From the USBWA press release:

Moore has led the Huskies to a fourth straight Big East title and a trip to the Final Four, averaging 22.5 points, 8.2 rebounds and 4.0 assists per game. She becomes just the third two-time USBWA National Player of the Year (Tennessee's Candace Parker and Chamique Holdsclaw) and only the second player to earn USBWA All-America honors four times (Oklahoma's Courtney Paris). Like Paris, she was also the USBWA National Freshman of the Year (2008) in addition to being the National Player of the Year two seasons ago. Moore's selection as the player of the year marks the sixth time and the third straight season a Connecticut player has earned the honor.

Moore had her best game of the NCAA Tournament earlier this week when she scored 28 points (including her 3,000th career point -- only seven other players have accomplished the feat in NCAA history) against a Duke team that was over-matched from the start.

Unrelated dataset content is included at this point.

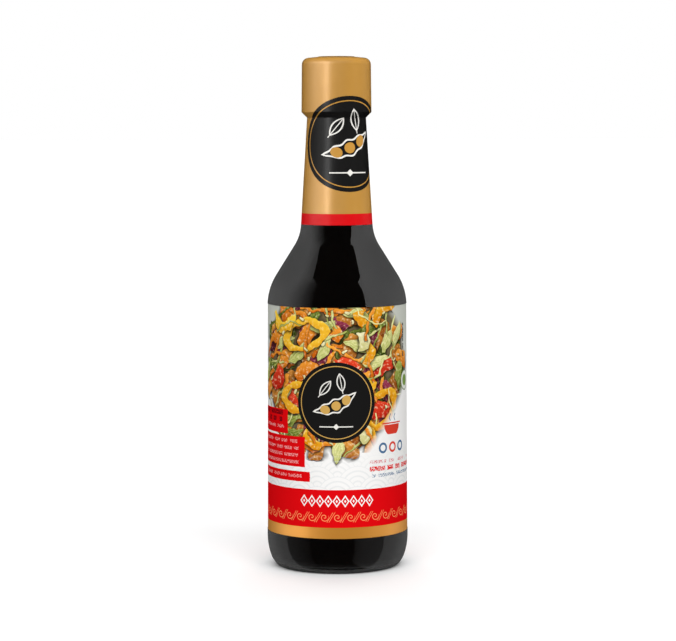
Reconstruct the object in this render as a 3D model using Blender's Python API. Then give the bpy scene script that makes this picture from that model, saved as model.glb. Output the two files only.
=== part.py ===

Coach Geno Auriemma joked after the game that, "You know, the best thing Maya does is not listen to me. That's the best thing I can say about her." And Moore, forever modest despite her prodigious talents said simply, "[Auriemma] just wants me to be aggressive and not to settle," she explained when asked about her coach's comments. "Once I started to scratch the boards more, getting some put-backs and some layups, the jump shots started to fall."

In three tournament games before facing Duke, Moore averaged 17 points on just 17-of-46 shooting (39 percent). Now she seems to have rediscovered her stroke. This doesn't bode well for the Huskies' next opponent, Notre Dame. The Fighting Irish advanced to the Final Four by upsetting Tennessee, but failed to beat the Huskies in any of their three meetings during the season.

As always, Auriemma was good for a quote during a Wednesday conference call.

"I think this is about me and [Notre Dame head coach] Muffet [McGraw]," he said. "What she's going to wear, what I'm going to wear, whether or not she can defend me in the post, and her high heels, whether or not she's going to stab me in the eye with one of them."

"This is a personal vendetta between the two of us. We're both from Philly, both products of the same area. This is a grudge match that goes way, way back between me and her."

It's not quite the Calipari-Calhoun rivalry. Either way, McGraw says that her team isn't "going to dwell on the fact that we've lost to [UConn] three times this year. Although, she also concedes that she won't be afraid to point out that Texas A&M defeated Baylor in the Elite Eight after -- you guessed it -- losing to Bears three times during the year.

Following the Duke victory, Moore admitted that it's tough to play an opponent so many times. Auriemma echoed those sentiments during the conference call. "You don't like it, but you can't avoid it. It's unfortunate that we're going at it for the fourth time. But I can see why, with the strength of our league."